Now back to straightening out my misconceptions about scalars _always_
holding item containers. If $x is bound to an Array, for example, the
compiled code can't be doing the indirection innately.
So it follows that the method forwarding is a property of the object
that the method is originally called on. That is, the Scalar (and any
"tied" item container implementations) are written to forward all
methods to the contained object. The compiler sees $x.foo() and doesn't
know anything about $x other than that it's some object, so it codes a
message dispatch to it. If $x holds a normal object, the foo method
gets called via the normal dispatching rules. But Scalar implements
something that catches all methods and forwards them to the contained item.
===> Right?
Not quite (I think). As mentioned above, I think that the Scalar is the the
thing that knows how/which dispatch to use.

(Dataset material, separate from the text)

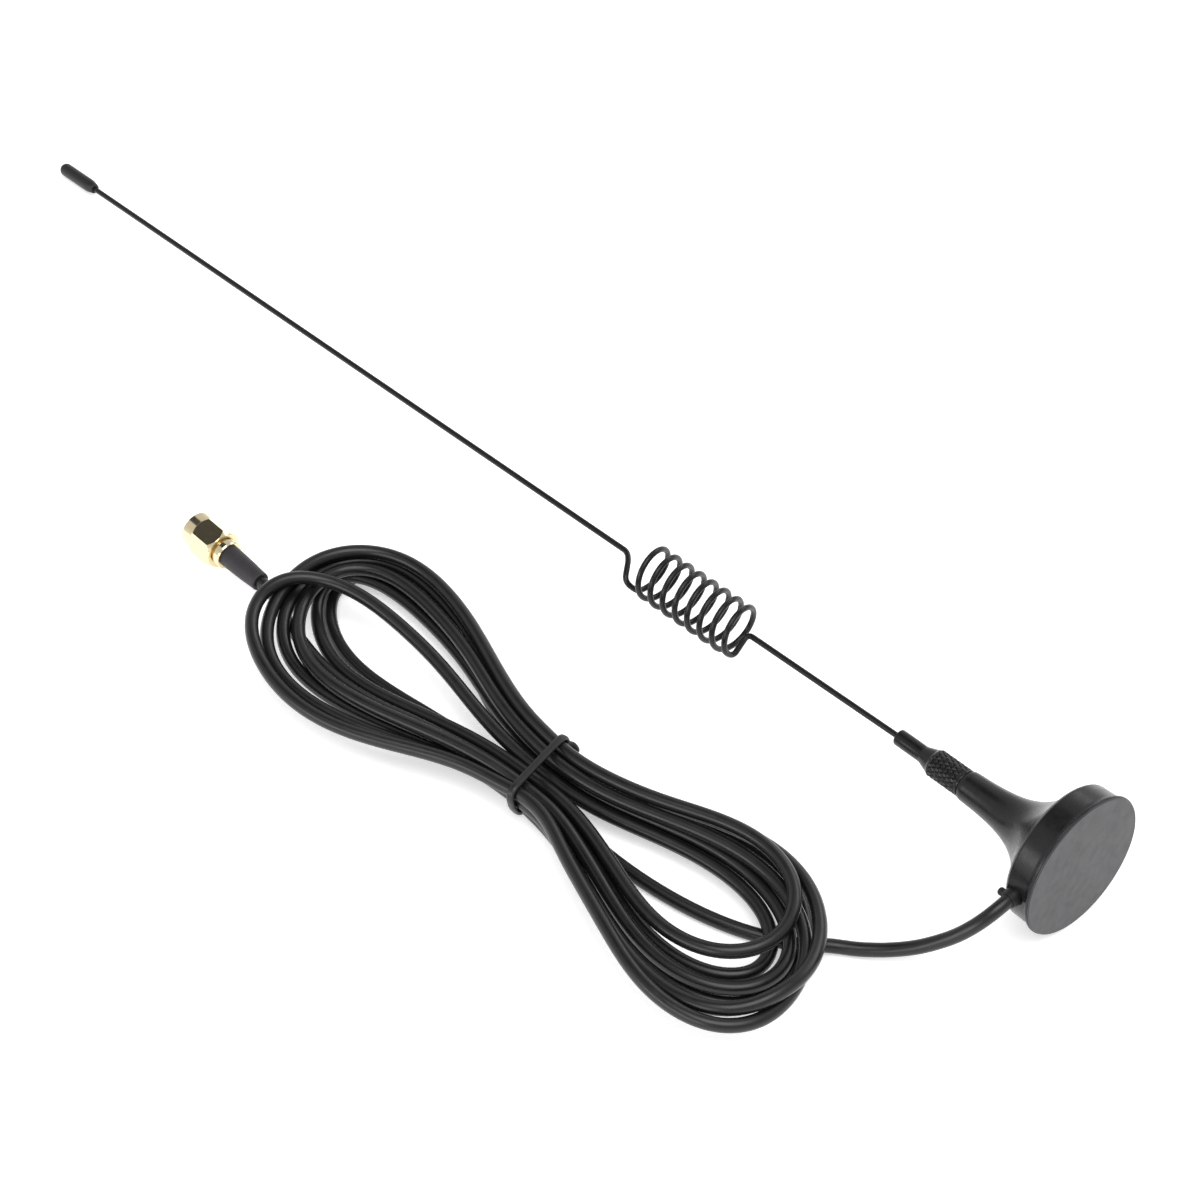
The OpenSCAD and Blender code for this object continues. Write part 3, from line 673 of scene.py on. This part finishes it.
mod.solver = "EXACT"
mod.object = cut
bpy.context.view_layer.update()
cut_mesh = bpy.data.meshes.new_from_object(base.evaluated_get(bpy.context.evaluated_depsgraph_get()))
base.modifiers.clear()
base.data = cut_mesh
bpy.data.objects.remove(cut, do_unlink=True)
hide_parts("base_housing")


# ------------------------------------------------------------------ floor and light
fl = bpy.data.meshes.new("floor")
fl.from_pydata([(-3, -3, 0), (3, -3, 0), (3, 3, 0), (-3, 3, 0)], [], [(0, 1, 2, 3)])
fl.materials.append(M["floor"])
floor = bpy.data.objects.new("floor", fl)
scene.collection.objects.link(floor)

# a studio: bright low down, dim above, with a dark flag that gives the metal something to reflect
world = bpy.data.worlds.new("world")
scene.world = world
world.use_nodes = True
wn = world.node_tree
bg = wn.nodes["Background"]
bg.inputs["Strength"].default_value = 1.0
wt = wn.nodes.new("ShaderNodeTexCoord")
sep = wn.nodes.new("ShaderNodeSeparateXYZ")
wn.links.new(wt.outputs["Generated"], sep.inputs["Vector"])
ramp = wn.nodes.new("ShaderNodeValToRGB")
ramp.color_ramp.interpolation = "EASE"
ramp.color_ramp.elements[0].position = 0.0
ramp.color_ramp.elements[0].color = (0.92, 0.92, 0.92, 1)
ramp.color_ramp.elements[1].position = 0.55
ramp.color_ramp.elements[1].color = (0.72, 0.72, 0.72, 1)
wn.links.new(sep.outputs["Z"], ramp.inputs["Fac"])
dot = wn.nodes.new("ShaderNodeVectorMath")
dot.operation = "DOT_PRODUCT"
wn.links.new(wt.outputs["Generated"], dot.inputs[0])
dot.inputs[1].default_value = (-0.526, 0.004, 0.850)
flag = wn.nodes.new("ShaderNodeMapRange")
flag.interpolation_type = "SMOOTHSTEP"
flag.inputs["From Min"].default_value = 0.935
flag.inputs["From Max"].default_value = 0.965
flag.inputs["To Min"].default_value = 1.0
flag.inputs["To Max"].default_value = 0.10
wn.links.new(dot.outputs["Value"], flag.inputs["Value"])
mul = wn.nodes.new("ShaderNodeVectorMath")
mul.operation = "SCALE"
wn.links.new(ramp.outputs["Color"], mul.inputs[0])
wn.links.new(flag.outputs["Result"], mul.inputs["Scale"])
wn.links.new(mul.outputs["Vector"], bg.inputs["Color"])


def area(name, loc, target, size, power, size_y=None):
    d = bpy.data.lights.new(name, "AREA")
    d.energy = power
    d.size = size
    if size_y:
        d.shape = "RECTANGLE"
        d.size_y = size_y
    o = bpy.data.objects.new(name, d)
    o.location = loc
    o.rotation_euler = (Vector(target) - Vector(loc)).to_track_quat("-Z", "Y").to_euler()
    scene.collection.objects.link(o)
    return o


area("top", (0.40, -0.25, 1.35), (0, 0, 0), 1.0, 12)
area("front", (0.0, -1.25, 0.42), (0, 0, 0.0), 1.3, 7, size_y=0.45)
area("back", (0.0, 1.3, 0.9), (0, 0, 0.0), 1.4, 5, size_y=0.5)
scene.view_settings.view_transform = "Standard"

That would be the .HOW of the object. I think we're not on the same
page here.
That would imply that if a scalar happened to contain another scalar, e.g.
my $x = Scalar.new;
($x is bound to a Scalar which contains a Scalar which contains undef)
then any method called on $x would trigger the same behavior when the
contained object gets it, and be forwarded all the way down, no matter
how many Scalars I nested in this manner.
So how does VAR work? It can't just wrap another level around the
original object to cancel out the automatic indirection. It can't tell
the compiler to generate different code, since the code knows nothing
about this interesting property of scalars. Instead it must return a
proxy that knows how to trigger the actual methods on the scalar,
avoiding the forwarding behavior of normal method calls.
===> Is that right?
Relying on rakudo again:
> my $x; say $x.WHAT
Failure()
> my $x = Scalar.new; say $x.WHAT
Could not find non-existent sub Scalar
>
Regards,
Henry
VAR is not mentioned in that example.